Isaac Beeckman in Context

9789463722537
486 pages
Amsterdam University Press
Overview
The Dutch Republic around 1600 was a laboratory of the Scientific Revolution of the seventeenth century. Here conditions were favourable for the development of new ways of knowing nature and the natural philosopher Isaac Beeckman, who was born in Middelburg in 1588, was a seminal figure in this context. He laid the groundwork for the strictly mechanical philosophy that is at the heart of the new science. Descartes and others could build on what they learned, directly or indirectly, from Beeckman. As previous studies have mainly dealt with the scientific content of Beeckman’s thinking, this volume also explores the wider social, scientific and cultural context of his work. Beeckman was both a craftsman and a scholar and fruitfully combined artisanal ways of knowing with international scholarly traditions. Beeckman’s extensive private notebook offers a unique perspective on the cultures of knowledge that emerged in this crucial period in intellectual history.
Author Bio
Klaas van Berkel is Rudolph Agricola Professor of History of the University of Groningen. He published widely on cultural history and history of science and has a special interest in the history of early modern science and the history of scientific institutions. He is the author of Isaac Beeckman on Matter and Motion. Mechanical Philosophy in the Making (Baltimore: Johns Hopkins University Press, 2013).Albert Clement is Professor of Musicology (University of Utrecht), Professor of Theology and Music (Theological University of Apeldoorn), organist and theologian.
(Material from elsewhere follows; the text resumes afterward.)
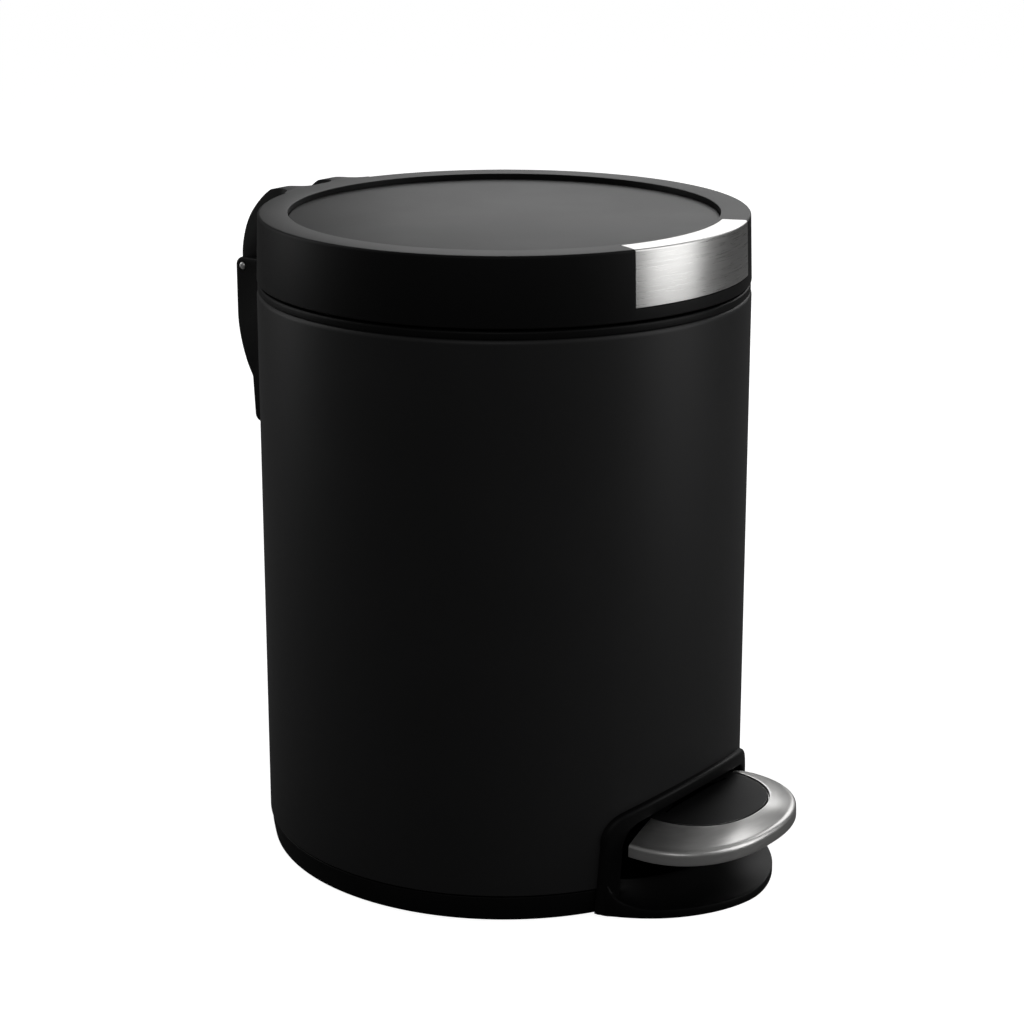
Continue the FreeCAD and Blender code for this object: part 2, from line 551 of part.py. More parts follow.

He was deeply involved in setting up Utrecht University’s International Honours College in Middelburg in the years 2003-2004, and introduced Performing Arts in the Dutch university system. He published widely on the history of music from the fifteenth to the twentieth centuries, notably on Johann Sebastian Bach and Felix Mendelssohn Bartoldy, and supervises a large international circle of PhD students. Arjan van Dixhoorn is Hurgronje Professor by special appointment for the History of Zeeland in the World at Utrecht University and teaches history at its international honours college, University College Roosevelt, in Middelburg. He was FWO-research fellow at the universities of Antwerp and Ghent from 2005 until 2014. His publications investigate the early modern history of public opinion and the social history of knowledge, with a focus on the role of vernacular literary cultures in Europe.